2. The standard way does not consider ideas at all. A proposition either represents a fact or not, and whichever is the case does not depend on logic, and that is all that is relevant for propositional logic.
The non-standard way explicitly assumes that propositions do not represent or fail to represent the facts directly, but only indirectly, in virtue of whether or not the idea the proposition expresses represents a fact or not.
The non-standard way, accordingly, presumes an explananation for the meaning of a proposition: This appears as the idea a proposition expresses; the standard way does not provide a clear possibility to explain what the meaning is or could be.
This may seem a trivial difference, but it is a fact that the absence of an assumption that coordinates ideas and statements has caused a lot of muddle in the presentations of propositional logic.
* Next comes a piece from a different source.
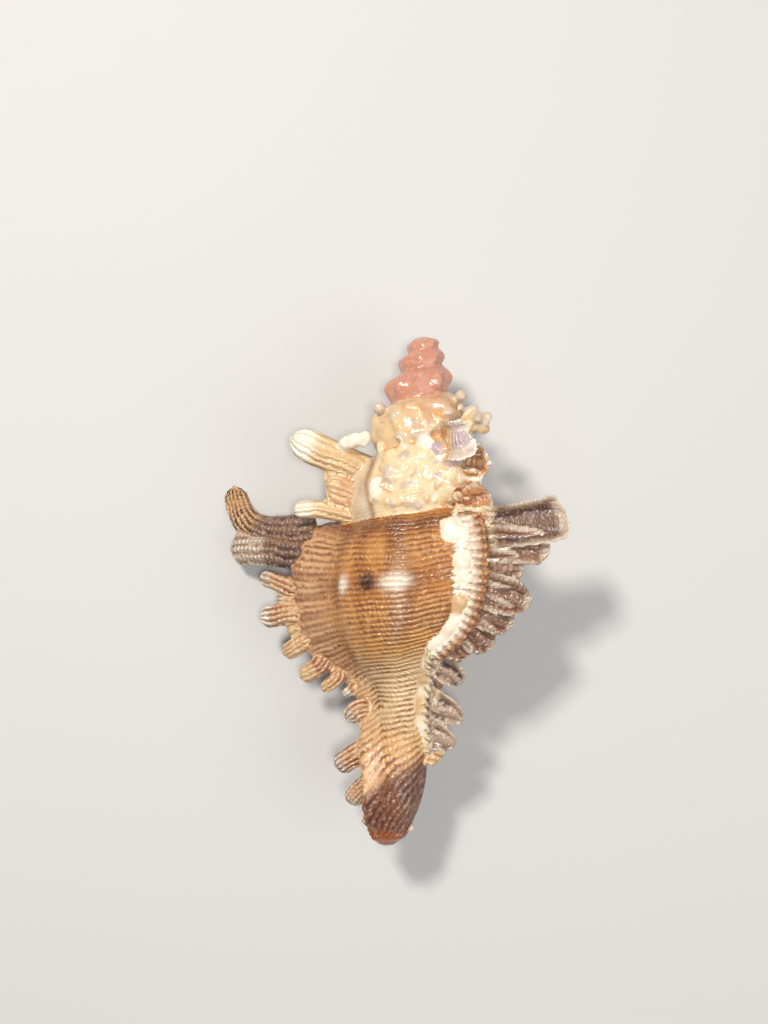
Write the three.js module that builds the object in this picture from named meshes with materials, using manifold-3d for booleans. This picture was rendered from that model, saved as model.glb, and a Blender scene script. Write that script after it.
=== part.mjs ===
// A small murex sea shell lying on its aperture, with its back up. Millimetres, +Z up.
//
// The shell is modelled about its coiling axis, which runs along Y with the apex at +Y. Growth is counted
// in turns from the outer lip, which is turn 0: turn -1 is the same place one whorl earlier. The angle
// round the axis is 0 at +X and 90 degrees at +Z, the middle of the back, and it rises as the shell grows.
// A step is a place along the outline of one whorl: 0 is its suture and 5 is the next whorl's suture, and
// on the last whorl the steps run on over the base and down the siphonal canal.
import * as THREE from "three";
import { mergeVertices } from "three/addons/utils/BufferGeometryUtils.js";
import Module from "manifold-3d";

const wasm = await Module();
wasm.setup();

// Driving dimensions
const APEX = 14.0; // height of the apex along the axis
const CANAL_END = -14.1; // height of the tip of the siphonal canal
const SPIRAL_TOP = 15.0; // the point on the axis that the whorls spiral out of
const LIP_ANGLE = 190; // degrees round the axis
const BACK_TURN = -0.278; // the turn at the middle of the back
const LATE_GROWTH = 0.5; // share of the growth rate that is left between the back and the lip
const WIDER_PER_TURN = 1.4;
const LONGER_PER_TURN = 1.56;
const TURNS = 6;
const AXIS_HEIGHT = 4.6; // of the coiling axis above the surface that the shell lies on
const AXIS_LEAN = -2.5; // degrees that the apex leans towards +X
const MATERIAL = { color: 0xb98d62, roughness: 0.38, metalness: 0 };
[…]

Indeed, the term "proposition" is often ambiguously used with the senses of "idea expressed by a statement" and "statement expressing an idea" and even "fact represented by the idea expressed by a statement".
Furthermore, on an intuitive level it seems absolutely self-evident that propositions express ideas and have meanings apart from whatever the facts may be, and that when we understand a proposition we usually understand the idea it expresses rather than the fact that it represents or fails to represent. (Indeed, the interesting cases are where we understand the idea a proposition expresses and do not know whether it represents a fact.)
And finally, the fact that - seen from the point of view of the nonstandard way - meanings and facts are confused has led to other confusions, such as the verificationist theory of meaning, and the confusion of meaning and truth.
3. The standard way cannot give an obvious, clear and direct account of when a proposition is meaningful rather than true. The non-standard way does suggest an obvious, clear and direct account of when a proposition is meaningful, namely that the terms of which a proposition is composed represent ideas which in turn represent or fail to represent possible things, and that a proposition a proposition is meaningful if its terms are understood.